Дверь захлопнулась с подозрительной поспешностью, и дальше была дорога домой, смазавшаяся в одно снежное, оттепельное, расплывчатое пятно.
Дунский был человек-несчастье и обладал феноменальным даром разрушать все, к чему прикасался. Когда в начале их знакомства он звонил Баринову и предлагал напечатать подборку для альманаха, Баринов добросовестно печатал, отвозил, подолгу сидел у Дунского, слушая его стихи и рассказы о том, какой грандиозный будет альманах и какие великие люди (Даша, Маша, Коля) дали в него тексты. После чего альманах благополучно лопался, и залогом того было участие в нем Дунского.
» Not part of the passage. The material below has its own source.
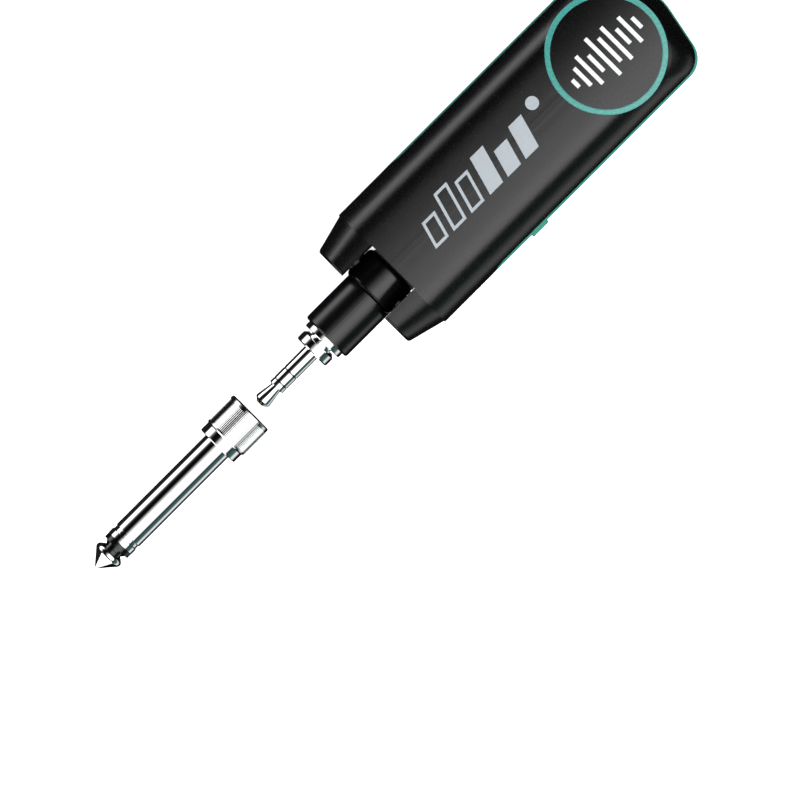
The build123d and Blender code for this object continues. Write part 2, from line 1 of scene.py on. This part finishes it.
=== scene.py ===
"""Looks of a wireless guitar transmitter, its folding plug and its jack adapter.

Metres, in the CAD frame: the transmitter lies on its back, +Z is out of its front face, +X runs
from the plug to the tail, and the button is on the -Y side.
"""
from math import cos, pi, radians, sin

import bmesh
import bpy
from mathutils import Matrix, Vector
from mathutils.bvhtree import BVHTree


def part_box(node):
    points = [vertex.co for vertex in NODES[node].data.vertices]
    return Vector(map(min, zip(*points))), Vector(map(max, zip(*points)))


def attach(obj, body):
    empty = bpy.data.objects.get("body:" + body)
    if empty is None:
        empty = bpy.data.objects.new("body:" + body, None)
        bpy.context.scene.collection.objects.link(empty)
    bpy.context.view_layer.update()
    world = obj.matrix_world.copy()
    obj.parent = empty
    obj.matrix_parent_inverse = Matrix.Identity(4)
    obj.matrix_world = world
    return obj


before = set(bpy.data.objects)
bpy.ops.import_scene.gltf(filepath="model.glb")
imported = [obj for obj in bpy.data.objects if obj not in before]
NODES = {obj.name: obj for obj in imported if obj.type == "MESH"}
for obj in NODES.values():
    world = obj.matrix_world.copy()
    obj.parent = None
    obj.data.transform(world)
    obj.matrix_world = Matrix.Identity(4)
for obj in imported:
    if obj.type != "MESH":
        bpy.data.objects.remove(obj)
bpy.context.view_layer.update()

MM = 0.001


# ---------------------------------------------------------------- camera, light and stage
VIEW_WIDTH = 0.1597         # metres across the view, at half the part's height
VIEW_MIDDLE = (-0.0134, -0.0197)
VIEW_TURN = radians(-45)


def add_camera():
    """Looks straight down on the front face, turned so that the plug points to the lower left."""
    data = bpy.data.cameras.new("camera")
    data.lens = 300
    data.sensor_width = 36
    cam = bpy.data.objects.new("camera", data)
    bpy.context.scene.collection.objects.link(cam)
    middle_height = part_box("front_disc")[1].z / 2
    distance = VIEW_WIDTH * data.lens / data.sensor_width
    cam.location = (*VIEW_MIDDLE, middle_height + distance)
    cam.rotation_euler = (0, 0, VIEW_TURN)
    data.clip_start, data.clip_end = 0.01, 20
    bpy.context.scene.camera = cam


def stage_material(name, colour, glow):
    """Matt pale surface that also glows a little, so that shadows stay soft."""
    mat = bpy.data.materials.new(name)
    mat.use_nodes = True
    shader = mat.node_tree.nodes["Principled BSDF"]
    shader.inputs["Base Color"].default_value = (*colour, 1)
    shader.inputs["Roughness"].default_value = 0.9
    shader.inputs["Specular IOR Level"].default_value = 0.1
    shader.inputs["Emission Color"].default_value = (*colour, 1)
    shader.inputs["Emission Strength"].default_value = glow
    return mat


FLOOR_DROP = 0.2 * MM       # the floor lies this far under the part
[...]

Вокруг Дунского всегда вертелось невообразимое количество графоманов. Как меценат, состоятельный и вальяжный, принимает в своем доме орду бездомных, вечно голодных талантов, так Дунский, всегда полунищий и во всем нуждающийся, принимал у себя состоятельных, гладеньких юношей, писавших о том, как невыносимо ужасна их жизнь, и в каморке всеми гонимого Дунского они как бы причащались высокой нищеты. Там случались способные люди, к которым причислял себя Баринов, но подавляющее большинство гостей Дунского не обладали никакими достоинствами, кроме нонконформизма, а нонконформизм их заключался в неумении писать грамотно.
Сама по себе фатальная способность Дунского приносить несчастья — мелкие, тоже какие-то чмошные, типа закрытия журнала, лопнутия литературной студии или публичного облажания одного из питомцев — отнюдь не была его виной. Разумеется, иногда у него срывались и верные дела, в которых напортить могла только его уникальная неуживчивость: в подборке у него меняли порядок стихов, и он снимал из журнала подборку; в глухие времена Галича пели по квартирам тысячи, а милиция приходила к нему, потому что он орал на соседей по коммуналке, требуя, чтобы все вставали, когда он поет «Облака»; наконец, в благополучные годы, наступившие между двумя стагнациями, Дунский мог бы удержаться на плаву, как сотни его собратьев по андеграунду, но это разрушило бы его трагический имидж, и он продолжал гадить себе по мелочи — срывать выступления, запарывать верные заработки и гордо отказываться от литературной поденщины, предпочитая демонстрировать захожим иностранцам свою неизменную нищету. Про него говорили, что, если бы он уехал из коммуналки, имидж мог существенно пострадать, и он поселил бы к себе дюжину небритых, оборванных людей, с которыми тут же перессорился бы, но выгонять не стал, предпочитая выгородить себе закут в кухне и водить туда иностранцев, чтобы с неизменной горькой улыбкой предлагать им спитого чая и корку черствого бородинского.